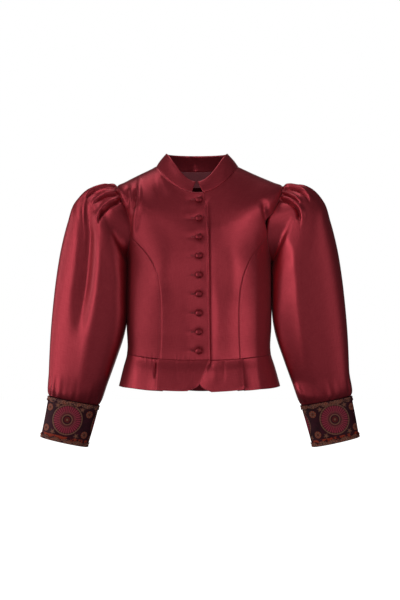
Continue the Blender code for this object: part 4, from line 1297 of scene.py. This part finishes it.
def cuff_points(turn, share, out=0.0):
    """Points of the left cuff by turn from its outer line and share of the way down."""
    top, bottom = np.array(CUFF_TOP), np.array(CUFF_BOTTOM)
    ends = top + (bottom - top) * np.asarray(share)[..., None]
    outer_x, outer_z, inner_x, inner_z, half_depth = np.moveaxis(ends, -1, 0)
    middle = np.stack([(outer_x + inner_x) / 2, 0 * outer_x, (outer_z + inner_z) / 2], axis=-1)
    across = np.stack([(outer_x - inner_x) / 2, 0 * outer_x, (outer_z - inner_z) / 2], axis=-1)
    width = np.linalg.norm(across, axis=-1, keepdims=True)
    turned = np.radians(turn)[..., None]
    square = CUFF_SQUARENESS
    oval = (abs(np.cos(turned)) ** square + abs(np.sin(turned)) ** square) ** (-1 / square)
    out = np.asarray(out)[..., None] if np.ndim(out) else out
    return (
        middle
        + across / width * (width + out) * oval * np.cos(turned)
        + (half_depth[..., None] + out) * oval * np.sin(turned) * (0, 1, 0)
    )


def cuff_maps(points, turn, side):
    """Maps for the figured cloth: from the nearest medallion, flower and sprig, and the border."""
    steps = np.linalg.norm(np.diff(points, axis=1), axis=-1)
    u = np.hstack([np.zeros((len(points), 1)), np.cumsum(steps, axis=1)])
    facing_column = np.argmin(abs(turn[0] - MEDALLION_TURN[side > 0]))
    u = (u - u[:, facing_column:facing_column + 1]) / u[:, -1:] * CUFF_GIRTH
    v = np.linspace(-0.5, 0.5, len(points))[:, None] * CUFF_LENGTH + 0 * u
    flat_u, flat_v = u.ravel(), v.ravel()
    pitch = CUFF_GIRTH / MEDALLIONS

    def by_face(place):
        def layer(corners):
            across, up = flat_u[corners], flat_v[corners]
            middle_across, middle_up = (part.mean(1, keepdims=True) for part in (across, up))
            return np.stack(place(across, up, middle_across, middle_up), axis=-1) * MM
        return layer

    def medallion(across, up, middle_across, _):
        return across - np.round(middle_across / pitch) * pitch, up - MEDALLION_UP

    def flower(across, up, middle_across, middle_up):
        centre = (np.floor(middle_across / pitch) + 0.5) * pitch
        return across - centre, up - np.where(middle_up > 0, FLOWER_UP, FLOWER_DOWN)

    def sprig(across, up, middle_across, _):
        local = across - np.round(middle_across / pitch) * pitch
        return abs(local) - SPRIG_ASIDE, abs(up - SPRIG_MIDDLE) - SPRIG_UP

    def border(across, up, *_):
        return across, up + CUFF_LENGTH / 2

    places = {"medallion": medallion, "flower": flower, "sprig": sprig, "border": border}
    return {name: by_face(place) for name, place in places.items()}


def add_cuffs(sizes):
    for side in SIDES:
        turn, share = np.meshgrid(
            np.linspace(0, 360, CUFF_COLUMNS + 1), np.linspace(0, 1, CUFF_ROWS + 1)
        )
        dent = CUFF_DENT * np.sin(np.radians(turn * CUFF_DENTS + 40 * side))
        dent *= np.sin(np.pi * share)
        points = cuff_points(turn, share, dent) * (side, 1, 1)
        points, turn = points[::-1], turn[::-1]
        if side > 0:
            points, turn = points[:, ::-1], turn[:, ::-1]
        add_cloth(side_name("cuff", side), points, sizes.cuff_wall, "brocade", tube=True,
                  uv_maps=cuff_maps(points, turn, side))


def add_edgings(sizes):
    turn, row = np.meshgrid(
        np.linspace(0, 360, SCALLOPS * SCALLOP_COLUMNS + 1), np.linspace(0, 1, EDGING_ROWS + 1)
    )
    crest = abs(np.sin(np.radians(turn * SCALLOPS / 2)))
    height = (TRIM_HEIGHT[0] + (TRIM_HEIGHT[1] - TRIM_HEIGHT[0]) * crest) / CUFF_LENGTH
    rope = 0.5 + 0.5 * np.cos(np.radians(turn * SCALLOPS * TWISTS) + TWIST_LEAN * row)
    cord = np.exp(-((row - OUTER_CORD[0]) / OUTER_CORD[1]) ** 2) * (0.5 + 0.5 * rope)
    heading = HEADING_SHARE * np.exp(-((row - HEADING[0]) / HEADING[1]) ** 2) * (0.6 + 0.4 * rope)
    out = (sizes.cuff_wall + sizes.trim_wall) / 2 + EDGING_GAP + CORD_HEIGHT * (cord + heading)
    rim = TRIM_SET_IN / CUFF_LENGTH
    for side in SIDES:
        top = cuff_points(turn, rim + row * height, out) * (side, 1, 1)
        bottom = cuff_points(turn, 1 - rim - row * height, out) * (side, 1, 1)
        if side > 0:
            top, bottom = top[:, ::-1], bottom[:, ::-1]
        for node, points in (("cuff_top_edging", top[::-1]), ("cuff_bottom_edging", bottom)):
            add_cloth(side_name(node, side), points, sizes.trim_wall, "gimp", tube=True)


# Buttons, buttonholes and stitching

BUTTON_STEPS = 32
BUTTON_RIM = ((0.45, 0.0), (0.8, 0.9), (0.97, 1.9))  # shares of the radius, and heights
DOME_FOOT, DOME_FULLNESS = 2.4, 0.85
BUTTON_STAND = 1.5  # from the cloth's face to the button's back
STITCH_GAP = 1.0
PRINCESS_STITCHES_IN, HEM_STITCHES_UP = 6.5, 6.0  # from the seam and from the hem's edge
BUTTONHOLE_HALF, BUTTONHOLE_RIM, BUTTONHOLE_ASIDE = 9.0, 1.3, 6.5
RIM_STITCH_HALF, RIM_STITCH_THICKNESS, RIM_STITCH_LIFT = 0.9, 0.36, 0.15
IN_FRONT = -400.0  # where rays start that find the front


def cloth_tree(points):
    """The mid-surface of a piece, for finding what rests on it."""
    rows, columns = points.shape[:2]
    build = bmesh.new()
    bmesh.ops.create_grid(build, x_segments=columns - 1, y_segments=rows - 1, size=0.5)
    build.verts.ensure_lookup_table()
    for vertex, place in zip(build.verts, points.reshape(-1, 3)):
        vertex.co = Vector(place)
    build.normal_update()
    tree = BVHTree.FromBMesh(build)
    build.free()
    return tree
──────
*Work to complete*
Nothing in the data may differ; print all of it exactly as written.

*Result of this task*
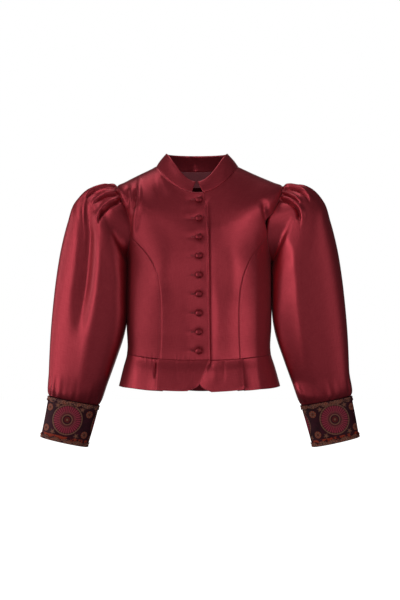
Continue the Blender code for this object: part 4, from line 1297 of scene.py. This part finishes it.
def cuff_points(turn, share, out=0.0):
    """Points of the left cuff by turn from its outer line and share of the way down."""
    top, bottom = np.array(CUFF_TOP), np.array(CUFF_BOTTOM)
    ends = top + (bottom - top) * np.asarray(share)[..., None]
    outer_x, outer_z, inner_x, inner_z, half_depth = np.moveaxis(ends, -1, 0)
    middle = np.stack([(outer_x + inner_x) / 2, 0 * outer_x, (outer_z + inner_z) / 2], axis=-1)
    across = np.stack([(outer_x - inner_x) / 2, 0 * outer_x, (outer_z - inner_z) / 2], axis=-1)
    width = np.linalg.norm(across, axis=-1, keepdims=True)
    turned = np.radians(turn)[..., None]
    square = CUFF_SQUARENESS
    oval = (abs(np.cos(turned)) ** square + abs(np.sin(turned)) ** square) ** (-1 / square)
    out = np.asarray(out)[..., None] if np.ndim(out) else out
    return (
        middle
        + across / width * (width + out) * oval * np.cos(turned)
        + (half_depth[..., None] + out) * oval * np.sin(turned) * (0, 1, 0)
    )


def cuff_maps(points, turn, side):
    """Maps for the figured cloth: from the nearest medallion, flower and sprig, and the border."""
    steps = np.linalg.norm(np.diff(points, axis=1), axis=-1)
    u = np.hstack([np.zeros((len(points), 1)), np.cumsum(steps, axis=1)])
    facing_column = np.argmin(abs(turn[0] - MEDALLION_TURN[side > 0]))
    u = (u - u[:, facing_column:facing_column + 1]) / u[:, -1:] * CUFF_GIRTH
    v = np.linspace(-0.5, 0.5, len(points))[:, None] * CUFF_LENGTH + 0 * u
    flat_u, flat_v = u.ravel(), v.ravel()
    pitch = CUFF_GIRTH / MEDALLIONS

    def by_face(place):
        def layer(corners):
            across, up = flat_u[corners], flat_v[corners]
            middle_across, middle_up = (part.mean(1, keepdims=True) for part in (across, up))
            return np.stack(place(across, up, middle_across, middle_up), axis=-1) * MM
        return layer

    def medallion(across, up, middle_across, _):
        return across - np.round(middle_across / pitch) * pitch, up - MEDALLION_UP

    def flower(across, up, middle_across, middle_up):
        centre = (np.floor(middle_across / pitch) + 0.5) * pitch
        return across - centre, up - np.where(middle_up > 0, FLOWER_UP, FLOWER_DOWN)

    def sprig(across, up, middle_across, _):
        local = across - np.round(middle_across / pitch) * pitch
        return abs(local) - SPRIG_ASIDE, abs(up - SPRIG_MIDDLE) - SPRIG_UP

    def border(across, up, *_):
        return across, up + CUFF_LENGTH / 2

    places = {"medallion": medallion, "flower": flower, "sprig": sprig, "border": border}
    return {name: by_face(place) for name, place in places.items()}


def add_cuffs(sizes):
    for side in SIDES:
        turn, share = np.meshgrid(
            np.linspace(0, 360, CUFF_COLUMNS + 1), np.linspace(0, 1, CUFF_ROWS + 1)
        )
        dent = CUFF_DENT * np.sin(np.radians(turn * CUFF_DENTS + 40 * side))
        dent *= np.sin(np.pi * share)
        points = cuff_points(turn, share, dent) * (side, 1, 1)
        points, turn = points[::-1], turn[::-1]
        if side > 0:
            points, turn = points[:, ::-1], turn[:, ::-1]
        add_cloth(side_name("cuff", side), points, sizes.cuff_wall, "brocade", tube=True,
                  uv_maps=cuff_maps(points, turn, side))


def add_edgings(sizes):
    turn, row = np.meshgrid(
        np.linspace(0, 360, SCALLOPS * SCALLOP_COLUMNS + 1), np.linspace(0, 1, EDGING_ROWS + 1)
    )
    crest = abs(np.sin(np.radians(turn * SCALLOPS / 2)))
    height = (TRIM_HEIGHT[0] + (TRIM_HEIGHT[1] - TRIM_HEIGHT[0]) * crest) / CUFF_LENGTH
    rope = 0.5 + 0.5 * np.cos(np.radians(turn * SCALLOPS * TWISTS) + TWIST_LEAN * row)
    cord = np.exp(-((row - OUTER_CORD[0]) / OUTER_CORD[1]) ** 2) * (0.5 + 0.5 * rope)
    heading = HEADING_SHARE * np.exp(-((row - HEADING[0]) / HEADING[1]) ** 2) * (0.6 + 0.4 * rope)
    out = (sizes.cuff_wall + sizes.trim_wall) / 2 + EDGING_GAP + CORD_HEIGHT * (cord + heading)
    rim = TRIM_SET_IN / CUFF_LENGTH
    for side in SIDES:
        top = cuff_points(turn, rim + row * height, out) * (side, 1, 1)
        bottom = cuff_points(turn, 1 - rim - row * height, out) * (side, 1, 1)
        if side > 0:
            top, bottom = top[:, ::-1], bottom[:, ::-1]
        for node, points in (("cuff_top_edging", top[::-1]), ("cuff_bottom_edging", bottom)):
            add_cloth(side_name(node, side), points, sizes.trim_wall, "gimp", tube=True)


# Buttons, buttonholes and stitching

BUTTON_STEPS = 32
BUTTON_RIM = ((0.45, 0.0), (0.8, 0.9), (0.97, 1.9))  # shares of the radius, and heights
DOME_FOOT, DOME_FULLNESS = 2.4, 0.85
BUTTON_STAND = 1.5  # from the cloth's face to the button's back
STITCH_GAP = 1.0
PRINCESS_STITCHES_IN, HEM_STITCHES_UP = 6.5, 6.0  # from the seam and from the hem's edge
BUTTONHOLE_HALF, BUTTONHOLE_RIM, BUTTONHOLE_ASIDE = 9.0, 1.3, 6.5
RIM_STITCH_HALF, RIM_STITCH_THICKNESS, RIM_STITCH_LIFT = 0.9, 0.36, 0.15
IN_FRONT = -400.0  # where rays start that find the front


def cloth_tree(points):
    """The mid-surface of a piece, for finding what rests on it."""
    rows, columns = points.shape[:2]
    build = bmesh.new()
    bmesh.ops.create_grid(build, x_segments=columns - 1, y_segments=rows - 1, size=0.5)
    build.verts.ensure_lookup_table()
    for vertex, place in zip(build.verts, points.reshape(-1, 3)):
        vertex.co = Vector(place)
    build.normal_update()
    tree = BVHTree.FromBMesh(build)
    build.free()
    return tree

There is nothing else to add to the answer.